Yus Rusila Noor dari Wetlands International Indonesia menjelaskan, migrasi merupakan kegiatan berpindah dari suatu tempat ke tempat yang lain.

Dalam dunia binatang, migrasi biasanya diartikan sebagai perpindahan, baik secara horizontal maupun vertikal, yang dilakukan pulang-pergi secara teratur dimaksudkan untuk menghindari kondisi yang tidak memungkinkan mereka untuk melanjutkan kehidupannya.

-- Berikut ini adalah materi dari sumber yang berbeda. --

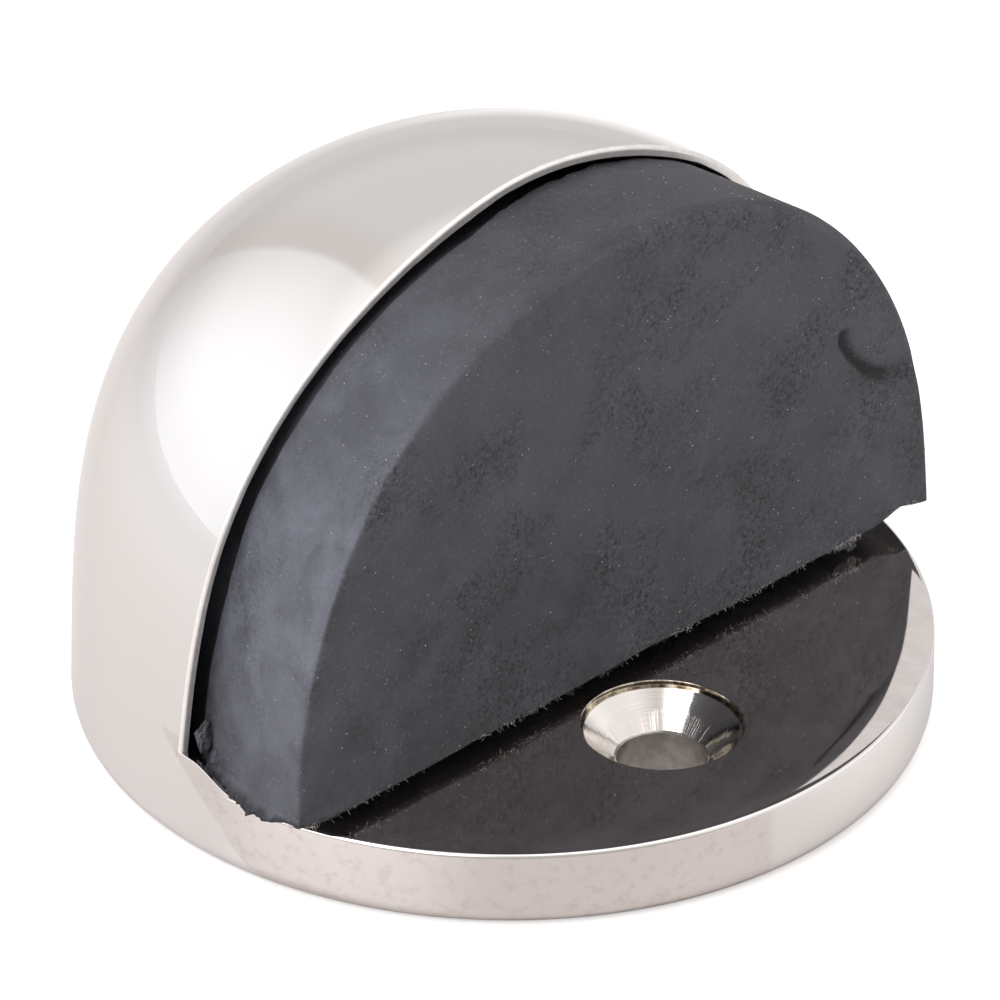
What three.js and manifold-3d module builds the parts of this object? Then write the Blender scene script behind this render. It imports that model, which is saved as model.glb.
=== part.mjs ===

Menurutnya migrasi sangat nampak terlihat dalam dunia burung. Setiap tahun, jutaan ekor burung melakukan migrasi dari lokasi tempat mereka berbiak menuju lokasi lain yang secara ekologis dapat menyediakan kebutuhan untuk makan dan melanjutkan hidupnya.

“Umumnya terjadi akibat kondisi cuaca ekstrem yang menimpa lokasi tempat berbiak. Selama musim dingin, tempat mereka berbiak akan dipenuhi dengan salju, sehingga harus mencari tempat yang lebih hangat dan menyediakan sumber makanan yang berlimpah,” kata Yus Rusila Noor.

Iwan Hunowu, Sulawesi Program Manager Wildlife Coservation Society (WCS) menyebut alasan burung-burung ini berpindah karena 2 faktor, ketersediaan pakan (makanan) dan perubahan suhu.

Ia menjelaskan migrasi burung ini merupakan perjalanan musiman yang dilakukan setiap tahun oleh banyak jenis burung, jaraknya bisa mencapai ribuan kilometer. Umumnya dilakukan di musim gugur (autum) dan semi (spring). Di musim gugur, perjalanan dilakukan dari tempat berbiak di bumi bagian utara ke daerah panas di bumi bagian selatan, dan sebaliknya.

Burung-burung ini melakukan perjalanan panjang karena faktor ketersediaan pakan dan perubahan suhu.

Menjelang musim dingin di bumi belahan utara ketersediaan pakan mulai berkurang, tanaman menggugurkan daun-daunan sebagai adaptasi memasuki perubahan musim.

Sebelum itu, para burung telah menggemukkan badan dengan banyak mengonsumsi makanan, berat badan mereka bertambah sebagai bekal perjalanan jauhnya.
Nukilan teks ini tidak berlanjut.